Leadership stays behind to see the full picture and take responsibility
This idea surprises people, but it matters most. Strong leaders do not always need the spotlight. Sometimes the best position is at the rear, where they can watch the whole team, coach in real time, and step in when someone struggles.
That is not distance. It is responsibility. When results slip, real leaders don't blame the team and disappear. They own the outcome and help the group recover fast.
Why this leadership model builds trust, accountability, and better results
When people know who sets direction, who protects execution, and who carries final responsibility, work feels lighter. Confusion drops. So does friction. Teams stop guessing and start moving with confidence.
Strong teams don't need loud leaders. They need clear direction, strong support, and someone who owns the outcome.
Clear roles reduce confusion and help teams move with confidence
Mixed signals waste energy. One leader says push harder, another says slow down, and the team freezes. Clear roles fix that. Experienced leaders shape priorities. Core operators keep the work stable. Senior leaders watch the whole system and make the tough calls.
As a result, decisions get faster. Meetings get shorter. People spend less time defending turf and more time solving problems.
Visible support from leaders makes people feel safe enough to perform
People do better work when they know someone has their back. That is psychological safety in plain language. It means employees can raise risks, admit mistakes, and ask for help without fear of being crushed.
Because leaders in this model stay aware and involved, teams feel supported, not abandoned. That lifts morale, improves retention, and helps people perform well when things get hard.
How to apply the Wolf Pack Leadership Style in your business
The metaphor works only if it changes behavior. So the goal is simple, place people with care, build a strong center, and lead with active support.

Put your most experienced people where direction and judgment matter most
Not every senior person should manage every task. However, your most experienced people should shape strategy, planning, hiring, and high-risk decisions. They reduce avoidable mistakes because they know what trouble looks like before it fully appears.
This also strengthens succession planning. When experienced leaders mentor rising talent, judgment spreads through the business instead of sitting in one office.
Build a strong center team that protects daily performance
Daily performance lives in the middle. That is where deadlines are met, customer issues are handled, and quality is either protected or ignored. Train that group well. Give them clear standards. Then back them with cross-team support.
A weak center creates chaos. A strong one keeps the company steady, even during growth, turnover, or market stress.
Lead from the rear by coaching, observing, and removing roadblocks
Leading from behind does not mean sitting back and hoping for the best. It means watching team flow, listening for strain, spotting burnout, and removing blockers before they spread.
Stay close to the work. Ask sharp questions. Step in when needed.

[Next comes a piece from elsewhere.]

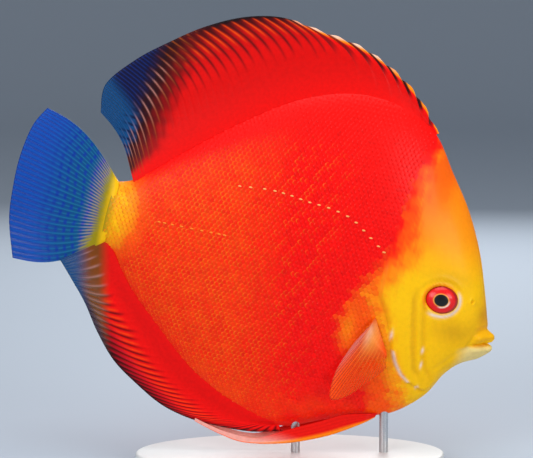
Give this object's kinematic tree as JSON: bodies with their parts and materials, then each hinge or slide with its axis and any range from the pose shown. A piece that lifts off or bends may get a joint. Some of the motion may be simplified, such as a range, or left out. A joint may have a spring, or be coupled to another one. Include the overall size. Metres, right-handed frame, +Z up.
{
  "type": "discus fish display model",
  "caption": "Life-size still model of a red and yellow discus fish, disc-shaped with tall swept fins, held nose down on a low oval stand.",
  "frame": {"origin": "centre of the underside of the stand's oval base plate", "axes": "+X towards the fish's head along its length, +Y towards the fish's left side, +Z up"},
  "size_m": [0.1615, 0.062, 0.1512],
  "materials": {
    "body_skin": "scarlet scaled skin turning yellow on the face, wet satin gloss",
    "fins": "thin rayed membrane, red at the root and dark to blue-grey at the margin, satin",
    "eyes": "red iris and black pupil under a clear polished dome",
    "stand_plate": "satin off-white powder coat on steel plate",
    "stand_rods": "fine brushed stainless steel"
  },
  "bodies": {
    "root": {"head": "body_skin", "upper_lip": "body_skin", "lower_jaw": "body_skin", "gill_cover_right": "body_skin", "gill_cover_left": "body_skin", "trunk": "body_skin", "tail_stalk": "body_skin", "dorsal_fin": "fins", "anal_fin": "fins", "tail_fin": "fins", "pectoral_fin_right": "fins", "pectoral_fin_left": "fins", "pelvic_fin_right": "fins", "pelvic_fin_left": "fins", "eye_right": "eyes", "eye_left": "eyes", "stand_base": "stand_plate", "stand_rod_front": "stand_rods", "stand_rod_rear": "stand_rods"}
  },
  "joints": []
}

Then let people keep their dignity while they do their jobs well.
Use this model in meetings, hiring, and hard decisions
You can bring this style into everyday routines. In meetings, let experienced voices frame the issue and let strong operators pressure-test the plan. In hiring, look for steady performers who protect standards, not just flashy talkers.
During crises, this model shines. Direction stays clear, the center keeps moving, and leaders take visible responsibility. Over time, that turns a metaphor into culture.
Common mistakes to avoid when using the wolf pack metaphor at work
The idea is strong, but leaders can still misuse it. When that happens, the model becomes ego, silence, or fake empowerment.
Don't confuse leadership with dominance or control
This approach is not about fear. It is not about barking orders, forcing loyalty, or acting bigger than everyone else. Respect matters more than control, and service matters more than image.
If people comply but stop speaking honestly, leadership has already failed.
Don't leave the team unsupported in the name of empowerment
Some leaders step too far back and call it trust. That is not trust. That is absence. Healthy space still includes feedback, follow-through, and real presence when the team needs help.
Empowerment works best when support stays close.
The best version of the Wolf Pack Leadership Style is simple and strong. Experience sets direction, strength holds the business steady, and leadership watches over the whole journey. Take a hard look at where you lead from today, because your team may not need a louder voice next, it may need clearer guidance and better support.